Wales, Trains, Beaches and Castles

Wales Landscape

The following morning we checked each other to be doubly certain that we hadn’t been turned into vampires and then we threw back the curtains and there was a wonderful surprise – this morning it wasn’t raining.

For the first time in twenty-four hours we were able to leave the cottage without being driven back inside by a deluge of rain like the ice bucket challenge so we grasped the opportunityand drove west towards the coast with a first stop at Dolgoch Falls to take a train ride on the Talylynn Railway down to the coast at Towyn.

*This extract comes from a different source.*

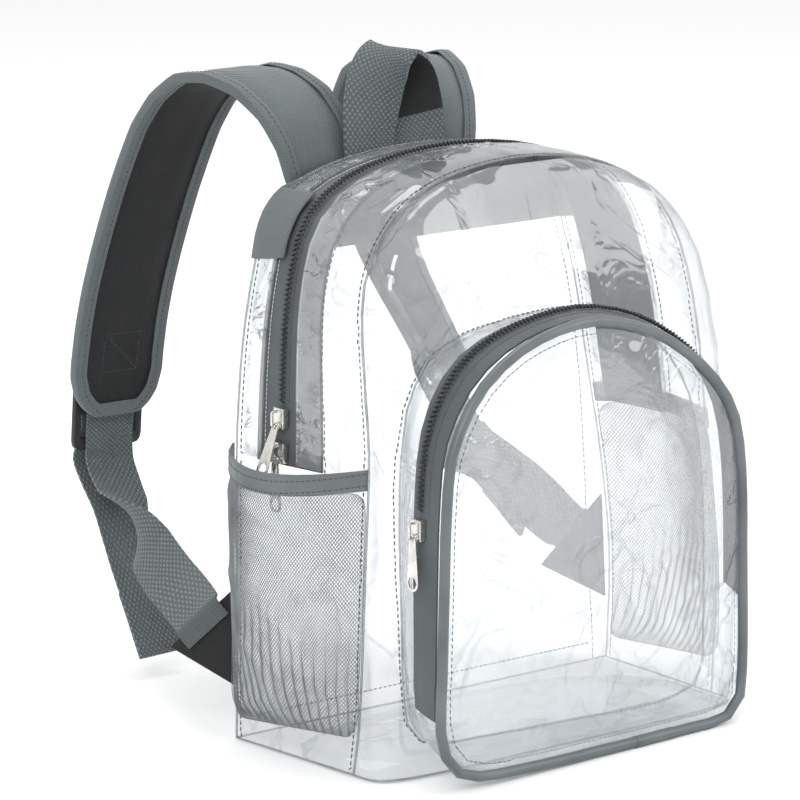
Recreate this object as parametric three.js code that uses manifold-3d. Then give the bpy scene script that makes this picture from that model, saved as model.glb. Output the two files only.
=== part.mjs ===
// A clear vinyl stadium backpack, in millimetres.
// X is its width, the front faces -Y, and Z = 0 is the underside.
// The bag is drawn with Y = 0 at the back panel's foot, and moved so that the origin is the floor's middle.
import * as THREE from 'three';
import { mergeVertices } from 'three/addons/utils/BufferGeometryUtils.js';
import Module from 'manifold-3d';

const wasm = await Module();
wasm.setup();

// The bag's body
const bodyHeight = 305;
const frontRise = 4;
const halfWidth = 130;
const gussetDepth = 93;
const topLean = 12;
const frontProud = 26;
const sideSwell = 2;
const vinylWall = 1.2;
const seamGap = 0.4;
const frontHeight = bodyHeight + frontRise;

// The main zip, in its gusset
const zipEndHeight = 152;
const sliderAboveEnd = 7;
const tapeWidth = 46;
const tapeFromBack = 14;
const clearOverTape = 5;
const tapeWall = 1.2;
const coilRadius = 2.2;
const coilFromBack = 34;
const facingWidth = 11;
const coilEndGap = 3;

// The front pocket
const pocketHalfWidth = 111;
const pocketHeight = 228;
const pocketFoot = 4.4;
const pocketCentreX = -5;
const pocketDepth = 26;
const pocketYaw = 5;
const pocketSwell = 4;
const pocketSliderAt = 0.288;
const pocketTape = { from: 0.165, to: 0.79, coilEnd: 0.775, coilAcross: 0.6 };
const pocketSteps = 56;
const pocketClearShare = 0.42;
const pipingRadius = 2.8;

// The mesh side pockets
const meshFoot = 13;
const meshFootRise = 7;
const rimHeight = 11;
const rimAboveZipEnd = 7;
const rimSag = 7;
const rimWall = 1.8;
const meshWall = 1;
const meshSwell = 21;

// The yoke, handle and shoulder straps
const topCentreX = -14;
const yokeDrop = 51;
const yokeTopShare = 0.945;
const yokeWall = 1.5;
const yokeWrap = 27;
const handleWidth = 31;
const handleWall = 2.4;
const handleRise = 57;
const handleSpread = 17;
const handleShift = 7;
const handleDrop = 10;
const webbingWidth = 31;
const webbingWall = 1.4;
const padWidth = 60;
const padThick = 8;
const padEdgeThick = 3;
const padReach = 163;
const padBaseWidth = 50;
const bindingWall = 1.1;
const bindingLip = 6.5;
const wingWall = 1.6;
const wingReach = 37;

// The ladder locks
const lockWidth = 46;
const lockHeight = 40;
const lockThick = 3.5;
const lockBar = 4.5;
const lockDrop = 2;
const lockOut = 7.6;
const lockSlots = { upper: { low: 5, high: 15.5 }, lower: { low: -13, high: 1 } };
const loopOnPad = 44;
const loopStraight = 14;

// The zip sliders and their pulls
const sliderWidth = 8;
const sliderLength = 11;
const sliderThick = 3.6;
const sliderSpacing = 18;
const upperSliderHeight = zipEndHeight + sliderAboveEnd + sliderSpacing;
const bridgeWidth = 1.4;
const bridgeBar = 1.3;
const bridgeLength = 9;
const bridgeRise = 4.6;
const pullLength = 30;
const pullWidth = 9;
const pullWall = 0.8;
const pullEye = 1.6;
const pullRim = 0.8;
const pullBand = 1.3;
const upperPullTilt = 22;

// Half widths of the body's two edges, as shares of halfWidth, from the foot to the top of the arch.
// A row's height is a share of the edge's own height.
const backEdgeRows = [
  { height: 0, left: 1, right: 1.01 },
  { height: 0.2, left: 0.98, right: 1.04 },
  { height: 0.4, left: 0.963, right: 0.995 },
  { height: 0.56, left: 0.945, right: 0.93 },
  { height: 0.73, left: 0.89, right: 0.865 },
  { height: 0.83, left: 0.83, right: 0.8 },
  { height: 0.885, left: 0.795, right: 0.765 },
  { height: 0.925, left: 0.735, right: 0.71 },
  { height: 0.955, left: 0.62, right: 0.61 },
  { height: 0.982, left: 0.42, right: 0.44 },
];
const frontEdgeRows = [
  { height: 0, left: 0.96, right: 0.97 },
  { height: 0.08, left: 0.925, right: 0.985 },
  { height: 0.24, left: 0.89, right: 1.01 },
  { height: 0.38, left: 0.865, right: 0.985 },
  { height: 0.53, left: 0.838, right: 0.95 },
  { height: 0.66, left: 0.85, right: 0.92 },
  { height: 0.77, left: 0.855, right: 0.865 },
  { height: 0.84, left: 0.825, right: 0.8 },
  { height: 0.88, left: 0.77, right: 0.735 },
  { height: 0.92, left: 0.69, right: 0.65 },
  { height: 0.955, left: 0.58, right: 0.51 },
  { height: 0.985, left: 0.37, right: 0.3 },
];

// How far the front panel stands past its seam, as a share of frontProud, up the front's height
const proudRows = [
  { height: 0, proud: 1 },
  { height: 0.68, proud: 1 },
  { height: 0.8, proud: 0.9 },
  { height: 0.88, proud: 0.68 },
  { height: 0.95, proud: 0.4 },
  { height: 1, proud: 0.16 },
];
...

The Talyllyn Railway is a narrow-gauge preserved railway in Wales that runs for nearly sixteen miles from the town of Tywyn on the Mid-Wales coast to Nant Gwernol near the village of Abergynolwyn. The line was opened in 1866 to carry slate from the quarries at Bryn Eglwys to Tywyn, and was the first narrow gauge railway in Britain authorised by Act of Parliament to carry passengers using steam haulage.

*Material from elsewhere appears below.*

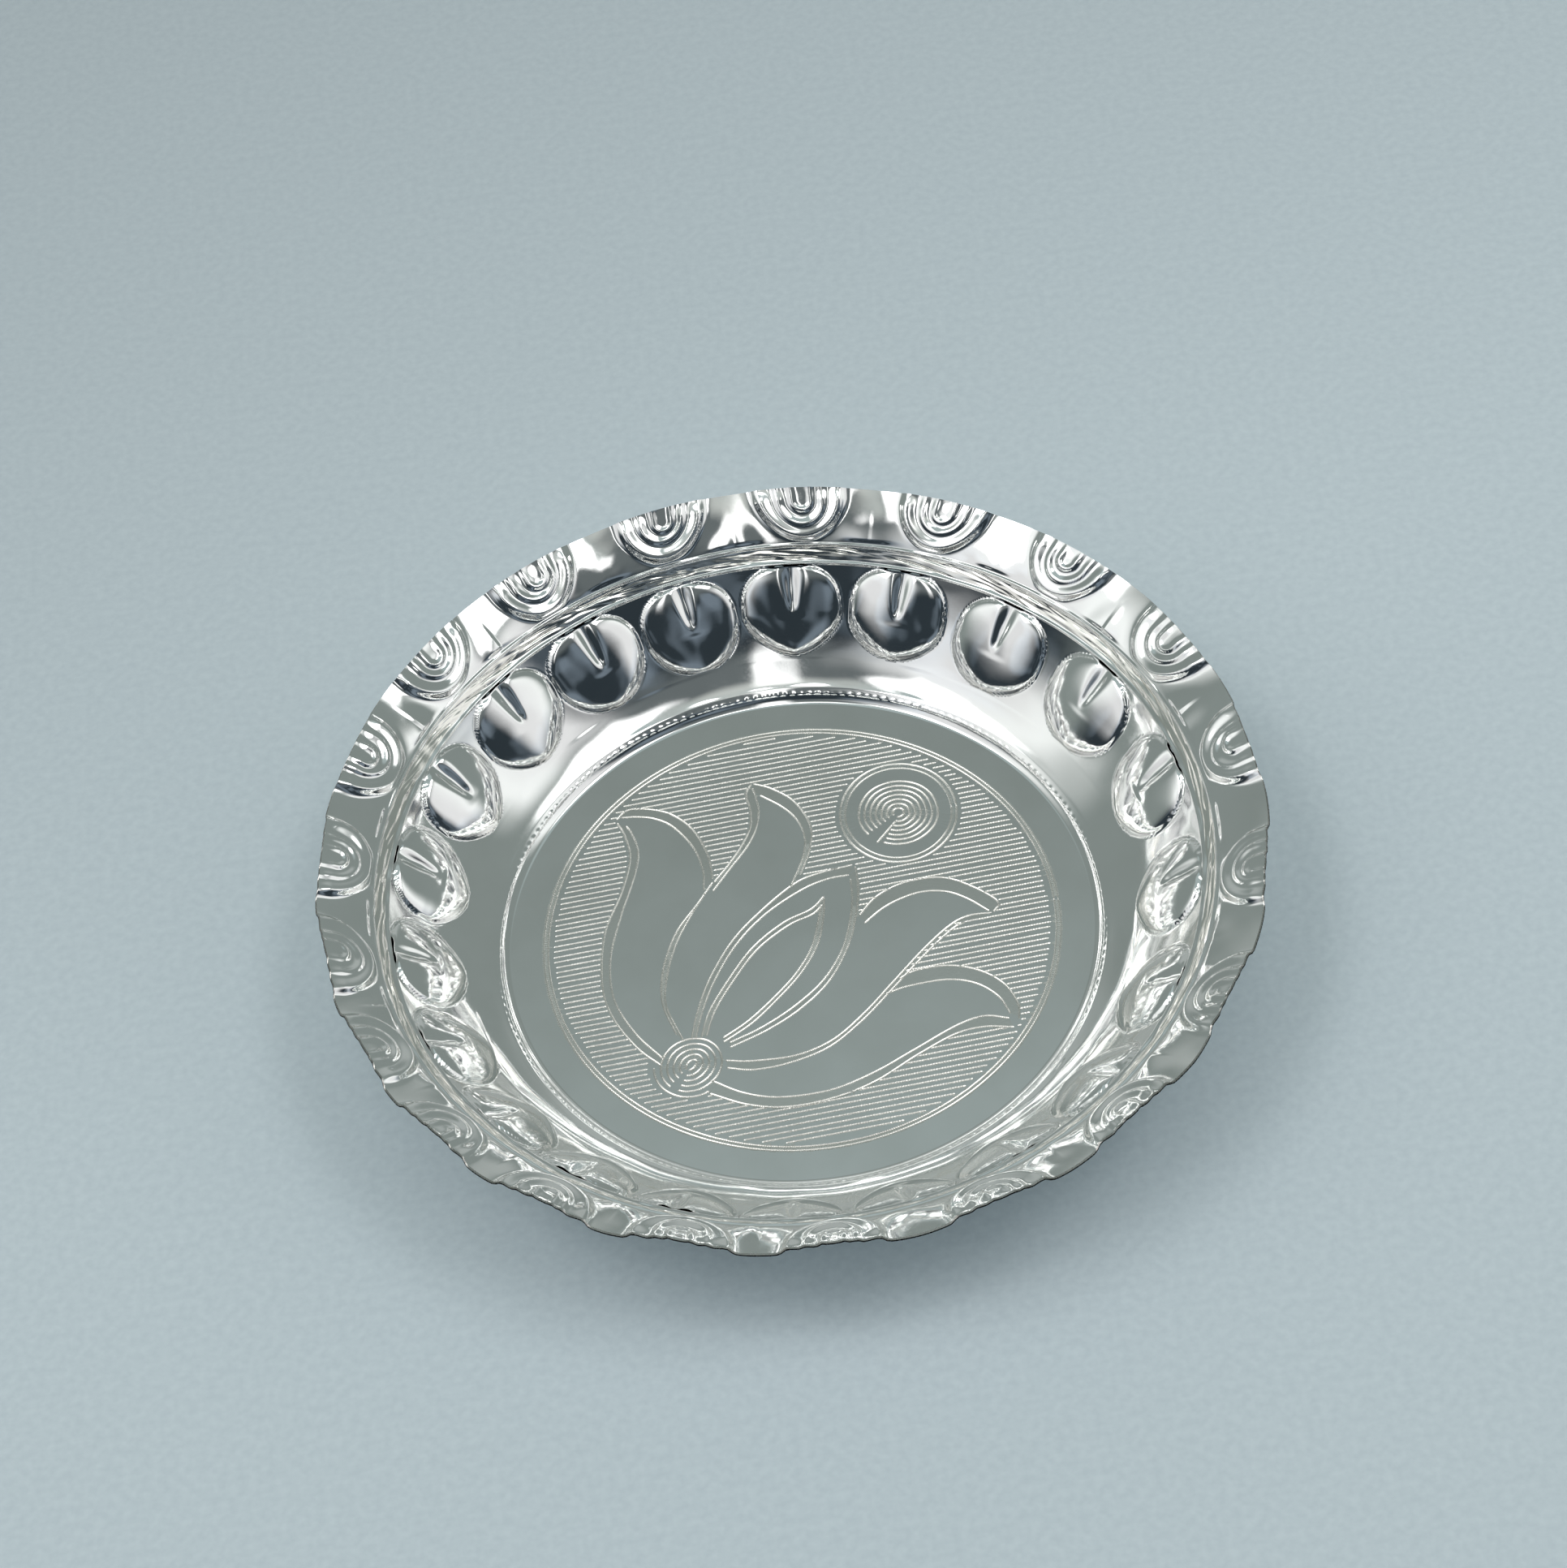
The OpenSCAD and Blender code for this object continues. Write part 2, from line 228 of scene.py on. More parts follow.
STROKES, STROKE_DEPTH = 420, 0.085
STROKE_SPAN = 40    # columns of the grid that a stroke reaches to either side


def hammered(t, radius):
    """Short slanting hammer strokes over the bead."""
    rng = np.random.default_rng(SEED + 7)
    cols = t.shape[1]
    across = t * math.hypot(BAND[0] - WALL[0], BAND[1] - WALL[1])
    dented = np.zeros_like(t)
    for _ in range(STROKES):
        middle, at = rng.uniform(0, cols), rng.uniform(0.25, 0.75) * across[-1, 0]
        length, width = rng.uniform(1.2, 3.2), rng.uniform(0.13, 0.2)
        lean = math.radians(rng.uniform(-2, 12))
        span = np.arange(int(middle) - STROKE_SPAN, int(middle) + STROKE_SPAN + 1)
        x = (span - middle)[None, :] * TAU / cols * radius[:, :1]
        y = across[:, :1] - at
        a, c = x * math.cos(lean) + y * math.sin(lean), y * math.cos(lean) - x * math.sin(lean)
        dent = STROKE_DEPTH * rng.uniform(0.5, 1) * bump(a, length) * bump(c, width)
        dented[:, span % cols] -= dent
    return dented * smooth(t / 0.2) * smooth((1 - t) / 0.2)


def u_distance(x, y, half, foot):
    """Signed distance to a U-shaped line, positive outside: half-width, and height of its foot."""
    return np.hypot(x, np.minimum(y - foot - half, 0)) - half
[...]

The line remained open even after the quarry had closed for business, and on 14th May 1951 it became the first railway in the world to be preserved as a heritage railway by volunteers.

Talylynn RailwayWaiting for the Train

The Talyllyn Railway crops up in the ‘Thomas the Tank Engine’ books as the Skarloey Railway and most of the fictional locomotives are based on real-life equivalents.  The author, Rev. W. Awdry, visited the line on a family holiday in the early days of preservation and became involved as a volunteer soon afterwards.

The preservation of the railway was also the inspiration for the 1953 film The Titfield Thunderbolt, an Ealing Studios comedy about a group of villagers attempting to run a service on a disused branch line after closure. The script writer for the film, had heard about the preservation of the railway and spent a day there in 1951 looking for stories and inspiration and some of the early exploits in preservation were incorporated into the film.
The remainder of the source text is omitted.